When photographing any living creature, you need to capture the eyes. This is where the emotion of the picture lies, as they are the “window to the soul” and can convey more in a picture than in any words. It draws the viewer in and makes them feel as if they are part of the picture.

Stay at a Safe Distance

When taking photos of wildlife, you want to remain at a safe distance, while still allowing for good shots. This means you may need to have a fence or other type of barricade, with plenty of view space. You will also want to wear clothing that won’t be a distraction to your subjects. In order to compensate for the distance factor, there are several tricks you can do with your lens.

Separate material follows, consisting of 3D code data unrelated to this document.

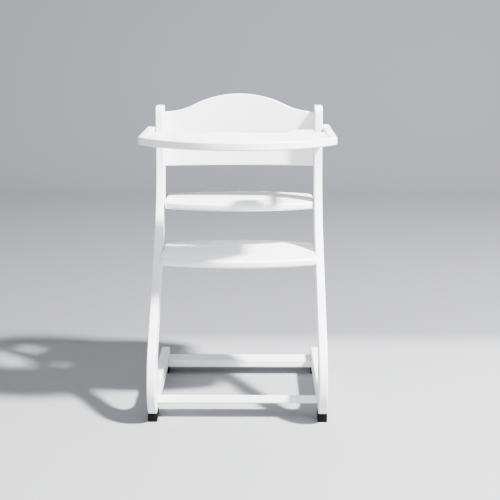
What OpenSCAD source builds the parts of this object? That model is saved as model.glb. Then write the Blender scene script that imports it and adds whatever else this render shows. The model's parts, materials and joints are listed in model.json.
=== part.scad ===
// Wooden high chair: two bent side frames joined by two crossbars, a curved backrest, a seat
// and a footrest, with a tray that swings up and over the back on two pivot bolts.
// Frame: X to the right of the chair, +Y to its back, +Z up, origin on the floor under the middle.
// Every "station" below is a distance behind the foremost point of the side frames.

/* [Side frames] */
// Outer width across the two side frames
frame_w = 450; // [380:1:560]
// Height of the uprights
frame_h = 770; // [640:1:930]
// Thickness of the side frame boards
board_t = 21; // [16:0.5:28]
// Width of the upright, square to its edges
upright_d = 60; // [45:1:75]
// Station of the upright's front edge at the top
top_station = 362; // [300:1:430]
// Length of the upright part at the top
top_straight = 125; // [90:1:160]
// Front edge radius of the upper bend
upper_r = 320; // [240:5:390]
// Front edge radius of the lower bend
lower_r = 141; // [110:1:170]
// Height of the foremost point
nose_h = 92; // [85:1:110]
// Radius from the foremost point down to the toe
toe_r = 85; // [75:1:105]
// Length of the floor rail from the foremost point
rail_len = 499; // [480:1:600]
// Height of the floor rail
rail_h = 48; // [42:1:58]
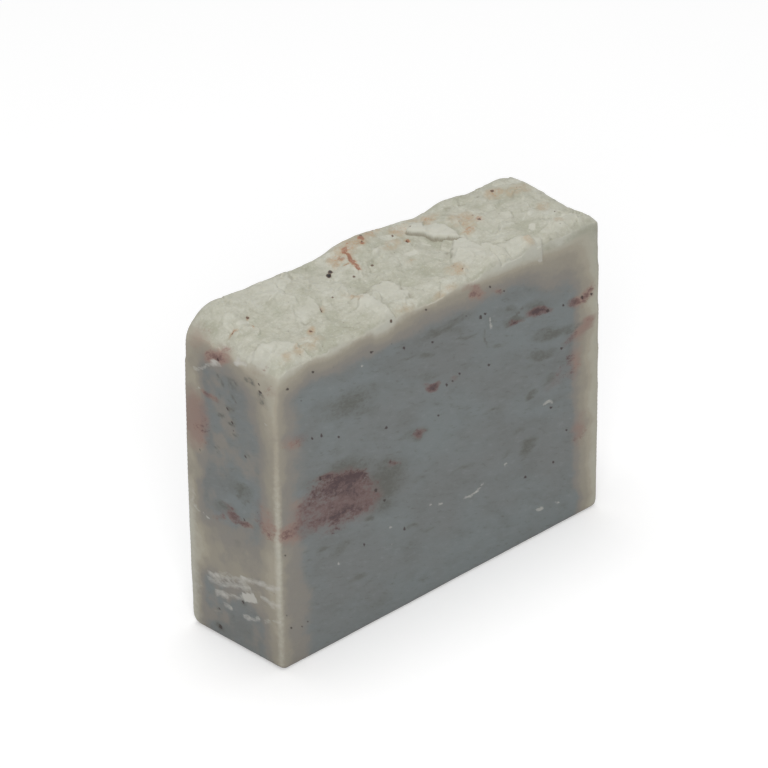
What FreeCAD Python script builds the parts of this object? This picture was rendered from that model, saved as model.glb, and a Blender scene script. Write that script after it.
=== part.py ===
# A bar of handmade soap, cut as one slice from a loaf and left as one solid piece.
#
# The frame: +X runs along the bar, +Y through the thickness of the slice, +Z is up.
# The origin is the middle of the flat base that the bar stands on. The front (-Y) and
# the back (+Y) are the two cut faces, the ends (-X, +X) and the base lay against the
# walls of the loaf mould, and the top is the lumpy skin of the loaf, smoothed by hand.

import FreeCAD
import Part
import Sketcher
import math
import os
from FreeCAD import Vector

# The driving sizes of the bar, in millimetres.
SIZES = {
    # The slice.
    "bar_length": 86.0,
    "slice_thickness": 25.0,
    "front_height": 64.5,
    "end_bulge": 0.6,
    # The top climbs from the front edge to the back edge, most of all at the left.
    "back_rise_left": 3.4,
    "back_rise_right": 0.3,
    # Soft lumps and hollows of the top: how high or deep, and how far they reach.
    "crest_height": 1.3,
    "crest_reach": 6.5,
    "dip_depth": 0.7,
    "dip_reach": 5.0,
    "saddle_depth": 0.8,
    "saddle_reach": 4.5,
    "knoll_height": 0.5,
    "knoll_reach": 4.5,
    "pocket_depth": 0.8,
    "pocket_reach": 3.0,
    "end_dip_depth": 0.5,
    "end_dip_reach": 4.0,
    # Smears of soft soap that were pressed flat on the top and end in a low step.
    "smear_thickness": 0.45,
    "smear_step_width": 3.2,
    "slab_length": 18.0,
    "slab_width": 7.5,
    "tongue_length": 12.0,
    "tongue_width": 6.0,
    "flake_length": 12.0,
    "flake_width": 8.5,
    "plateau_length": 22.0,
    "plateau_width": 9.0,
    # Roundings of the edges.
    "cut_edge_radius": 1.0,
    "base_corner_radius": 1.5,
    "front_rim_radius": 1.9,
    "back_rim_radius": 2.2,
    "left_shoulder_front_radius": 3.0,
    "left_shoulder_back_radius": 7.5,
    "right_shoulder_radius": 2.2,
}

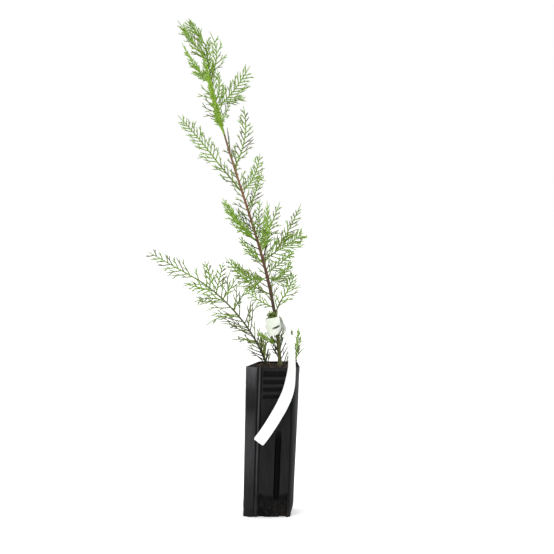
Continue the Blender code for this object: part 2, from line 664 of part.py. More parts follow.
def side_bough(bough, trunk):
    # A bough's curve, from just outside the trunk to the tip where its spray begins
    share = share_at_height(trunk.curve, bough.foot * MM)
    tip = Vector(bough.tip) * MM
    control = on_curve(trunk.curve, share).lerp(tip, 0.5) - Vector((0, 0, 2 * bough.sag)) * MM
    foot = foot_beside(trunk, share, control, SIDE_FOOT_RADIUS)
    return Limb(bough.name, [foot, control, tip], SIDE_FOOT_RADIUS, SIDE_TIP_RADIUS)


def main():
    clear_scene()
    plastic = finish("pot_plastic", (0.022, 0.022, 0.024), 0.42)
    compost = finish("compost", (0.045, 0.028, 0.016), 0.95)
    paper = finish("label_plastic", (0.86, 0.87, 0.86), 0.35)
    bark = finish("bark", (0.17, 0.085, 0.045), 0.75)
    green = finish("foliage", (0.19, 0.34, 0.06), 0.6)

    make_pot(plastic)
    make_root_ball(compost)

    trunk_curve = [TRUNK_FOOT, TRUNK_LOW, TRUNK_HIGH, TRUNK_TOP]
    trunk = Limb("trunk", trunk_curve, TRUNK_FOOT_RADIUS, TRUNK_TOP_RADIUS)
    bough_curve = [BOUGH_FOOT, BOUGH_LOW, BOUGH_HIGH, BOUGH_TIP]
    low_bough = Limb("low_left_bough", bough_curve, BOUGH_FOOT_RADIUS, BOUGH_TIP_RADIUS)
    limbs = {"trunk": trunk, "low_left_bough": low_bough}
    for bough in BOUGHS:
        limbs[bough.name] = side_bough(bough, trunk)

    room = Room()
    for limb in limbs.values():
        for i in range(LIMB_BARS):
            ends = [on_curve(limb.curve, share / LIMB_BARS) for share in (i, i + 1)]
            room.add(limb.name, ends, limb_radius(limb, i / LIMB_BARS))
    for middle, lie, width in label_stations(trunk):
        edge = lie * width / 2
        room.add("label", [middle - edge, middle + edge], LABEL_ROOM)

    curves = {spray.name: stalk_curve(spray, limbs[spray.limb]) for spray in SPRAYS}
    for name, curve in curves.items():
        stops = [on_curve(curve, i / STALK_BARS) for i in range(STALK_BARS + 1)]
        room.add(name, stops, STALK_FOOT_RADIUS)
    growths = {spray.name: grow_spray(spray, curves[spray.name], room) for spray in SPRAYS}

    make_limb(trunk, TRUNK_SIDES, TRUNK_HOOPS, bark)
    make_limb(low_bough, BOUGH_SIDES, LONG_BOUGH_HOOPS, bark)
    for bough in BOUGHS:
        make_limb(limbs[bough.name], BOUGH_SIDES, SIDE_BOUGH_HOOPS, bark)
    make_label(trunk, paper)
    for spray in SPRAYS:
        make_spray(spray, curves[spray.name], growths[spray.name], green)


main()
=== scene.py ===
import math
import random

import bmesh
import bpy
import numpy as np
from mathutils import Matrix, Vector, noise


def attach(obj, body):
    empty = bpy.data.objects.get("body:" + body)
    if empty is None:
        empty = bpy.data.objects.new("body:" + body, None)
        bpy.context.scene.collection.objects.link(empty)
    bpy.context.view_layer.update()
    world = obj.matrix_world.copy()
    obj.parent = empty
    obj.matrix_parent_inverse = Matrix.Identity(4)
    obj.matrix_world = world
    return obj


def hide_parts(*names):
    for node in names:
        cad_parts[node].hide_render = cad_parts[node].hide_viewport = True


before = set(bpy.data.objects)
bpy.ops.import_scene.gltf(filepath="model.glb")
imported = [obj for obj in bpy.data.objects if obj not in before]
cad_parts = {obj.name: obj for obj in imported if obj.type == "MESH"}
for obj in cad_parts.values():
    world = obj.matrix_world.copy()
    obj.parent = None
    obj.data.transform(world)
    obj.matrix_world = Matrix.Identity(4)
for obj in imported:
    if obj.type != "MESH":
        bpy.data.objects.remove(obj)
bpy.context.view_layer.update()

# A potted leyland cypress sapling: thin black tube pot, compost, leaning stem, flat sprays, blank label
# Metres, +Z up, the viewer looks along +Y, the origin is under the middle of the pot
mm = 0.001


# Small helpers for working in edit mode

def pickOnly(piece):
    bpy.ops.object.select_all(action="DESELECT")
    piece.select_set(True)
    bpy.context.view_layer.objects.active = piece


def newest(name):
    # The object that the last add operator made, with its mesh named after it
    piece = bpy.context.active_object
    piece.name = name
    piece.data.name = name
    return piece


def openEdit(piece):
    pickOnly(piece)
    bpy.ops.object.mode_set(mode="EDIT")
    bpy.ops.mesh.select_mode(type="VERT")


def closeEdit():
    bpy.ops.object.mode_set(mode="OBJECT")


def pickPoints(piece, test):
    # Selects the vertices whose place passes the test
    shape = bmesh.from_edit_mesh(piece.data)
    for part in (*shape.faces, *shape.edges):
        part.select = False
    for point in shape.verts:
        point.select = bool(test(point.co))
    shape.select_flush(True)
    bmesh.update_edit_mesh(piece.data)


def pickFaces(piece, test):
    # Selects the faces whose middle and normal pass the test
    shape = bmesh.from_edit_mesh(piece.data)
    for part in (*shape.verts, *shape.edges):
        part.select = False
    for face in shape.faces:
        face.select_set(bool(test(face.calc_center_median(), face.normal)))
    bmesh.update_edit_mesh(piece.data)


def cutAcross(place, way):
    # Cuts the whole mesh by a plane through the place
    bpy.ops.mesh.select_all(action="SELECT")
    bpy.ops.mesh.bisect(plane_co=place, plane_no=way)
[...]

Use a Telephoto Lens: Tips On Wildlife Photography

If taking pictures of animals behind a fence, you can use this lens with at least 100mm on the telephoto lens, and you can actually focus the fence out of the picture. This works best when the fence is flat colored, as it is difficult to focus the reflective nature out of metal fencing. You might have to experiment with a different angle to get the picture right.

Choose Wide Apertures

Experiment with your camera, and become familiar with adjusting the aperture. This is a magic trick when you start to photograph animals in landscape scenes. You can adjust your settings to blur the landscape and bring out the animal into a clear focus. These pictures give the best results during the dawn or dusk when the light is soft and animals are active outside. Your aperture setting will directly impact the shutter speed on your camera.

Frame your Shots Well

Use composition and simple framing to improve or enhance an image. This can be done using photo software after taking a picture (cropping a picture), but when actually taking a photo, use a mental grid. Imagine a tic tac toe grid in front of your lens, and try to line your subject up in a crosshair.

Use a Tripod if Possible

Using a tripod isn’t a luxury in the field. It’s the only way that you can guarantee your camera will consistently capture non-blurry photos. Combined with a shutter release cable, having the camera mounted to a tripod helps you concentrate on the subjects instead of keeping the camera from shaking. Eliminating the shaky camera with a tripod gives you an extra arm to take the best shots.

Stock up on Supplies

While this seems like a no-brainer, you never want to run across a good shot and then find out you don’t have enough film or memory. Always take extra batteries as well. Keep your items in an easily transportable bag so you can grab them at a moment’s notice.

Take Lots of Pictures

Digital photography offers the luxury of not having to process pictures that aren’t perfect. So instead of trying to capture one perfect photo, any expert knows that you don’t sweat the wrong shots. Take as many photos as you can find, and evaluate them after you leave the field. Memory cards are very inexpensive and easily stored. Liberally shoot and that one photo will be worth it!

Photography is a passion, and it takes a special person to go after those National Geographic-type shots. Your photos will get better over time, with a lot of practice. Many times you can capture priceless moments while waiting for that photo that many people never get the fortune to witness.